Ovechkin has not missed a beat since the start of the 2013-14 season, earning six points in his first three games. He and new teammate Mikhail Grabovski are the early NHL scoring leaders.
Ovechkin's game has been rejuvenated under head coach Adam Oates, who seems to understand the mercurial winger's game better than some previous Washington coaches.
While Alexander the Great is not likely to continue to earn two points per game, expect him to have a productive year as he prepares to star for his home country at the Sochi Olympics in February.
The rebuild in Edmonton is far from over. Yes, the team has been hit hard by injuries with their top two centres out, but this runs deeper than that.
The team still lacks size on the blue line, and when pinned in their own end, the Oilers were badly outmuscled by the Winnipeg Jets and Vancouver Canucks. They didn't get a chance to do some puck moving since they couldn't retrieve the puck from their opponents.
Coupled with the spotty (insert additional adjectives here) play of Devan Dubnyk in the first two games, the club was not good defensively. Dubnyk is a battler, though, and should bounce back.
Ryan Nugent-Hopkins returns this week, and that will give the team a huge boost. However, the team needs more NHL depth at centre and size on the wings.
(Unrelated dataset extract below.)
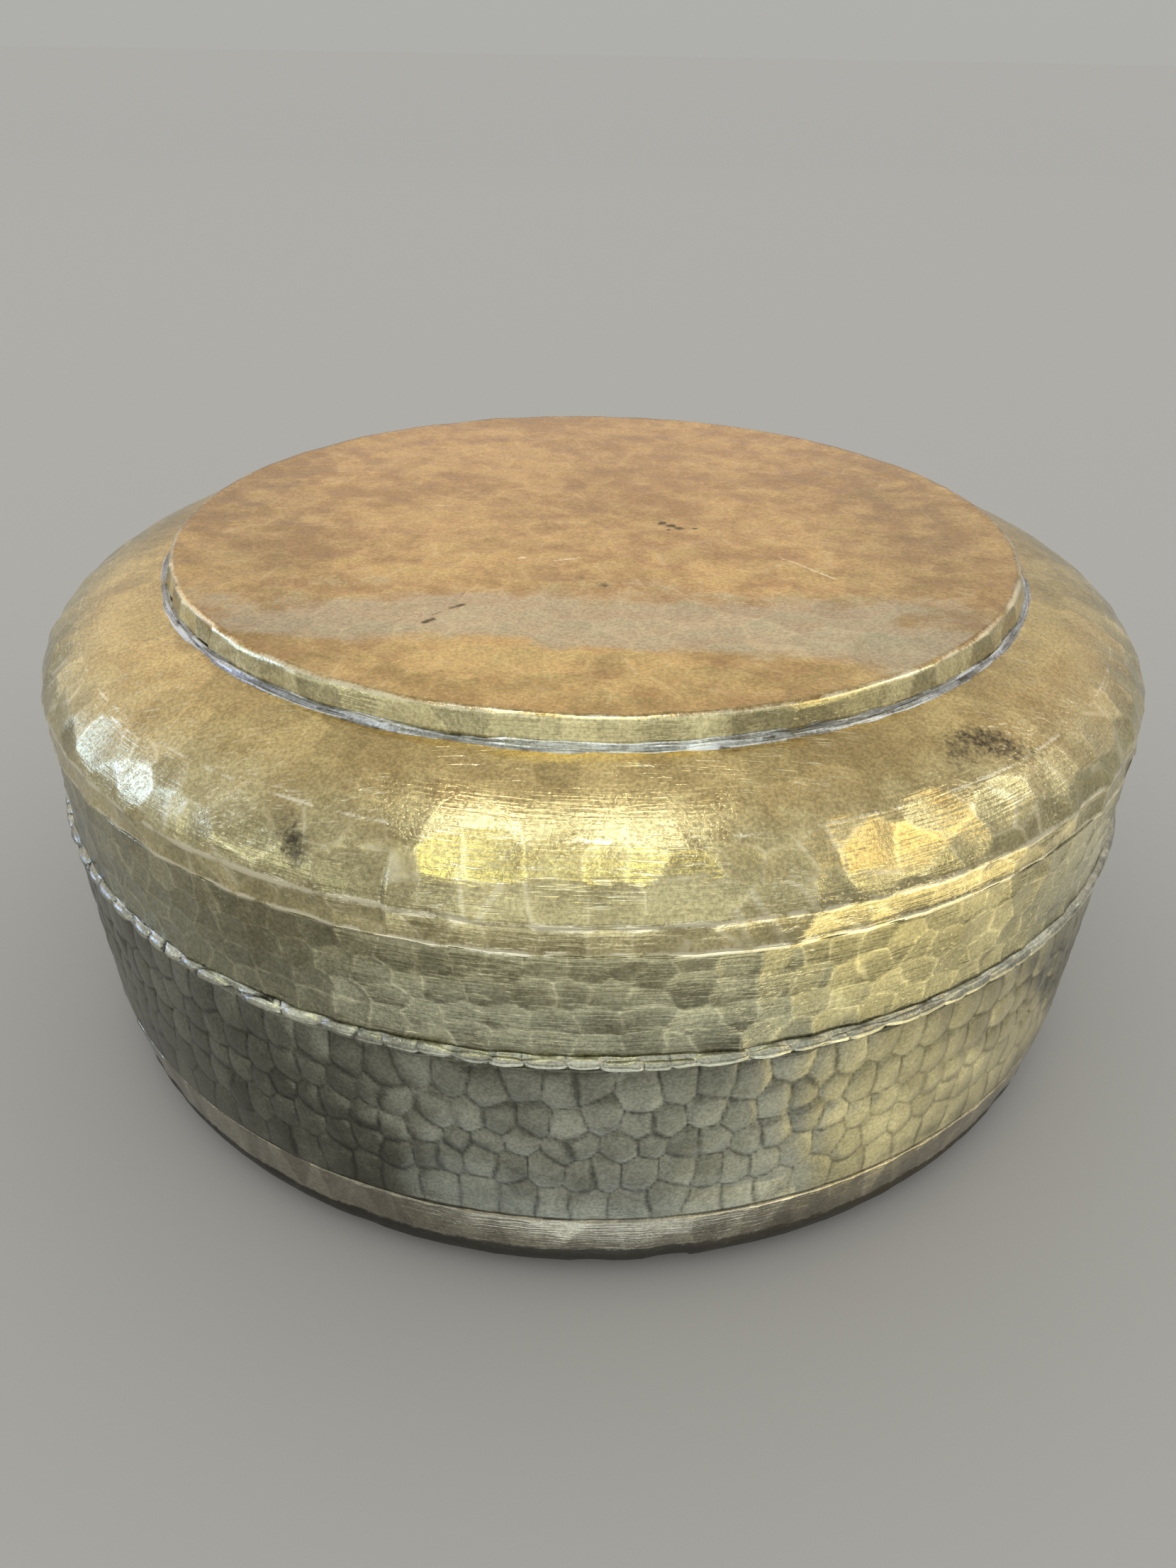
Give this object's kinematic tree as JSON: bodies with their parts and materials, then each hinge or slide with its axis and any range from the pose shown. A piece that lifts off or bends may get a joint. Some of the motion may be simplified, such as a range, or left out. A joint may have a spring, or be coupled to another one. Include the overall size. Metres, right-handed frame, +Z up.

Facing teams like San Jose, St. Louis and Los Angeles on a regular basis will only expose this more. Dallas Eakins has his work cut out for him in Edmonton.
David Backes is one of the best two-way players in the game, yet he rarely receives the credit he deserves.
The Blues captain is usually a key player in St. Louis wins, as he scores timely goals, hits almost everything that moves, takes key draws and doesn't back down from anyone.
St. Louis looked wonderful against the Nashville Predators in their season opener and then proceeded to dismantle Florida 7-0 in their second game. Backes had two points in that rout, and the Blues dominated in all facets of that game.
With a strong cast of forwards—and arguably one of the best two or three defence pairings in the game in Alex Pietrangelo and Jay Bouwmeester—the Blues are off to the kind of start that should see them challenge the Blackhawks for Central Division supremacy.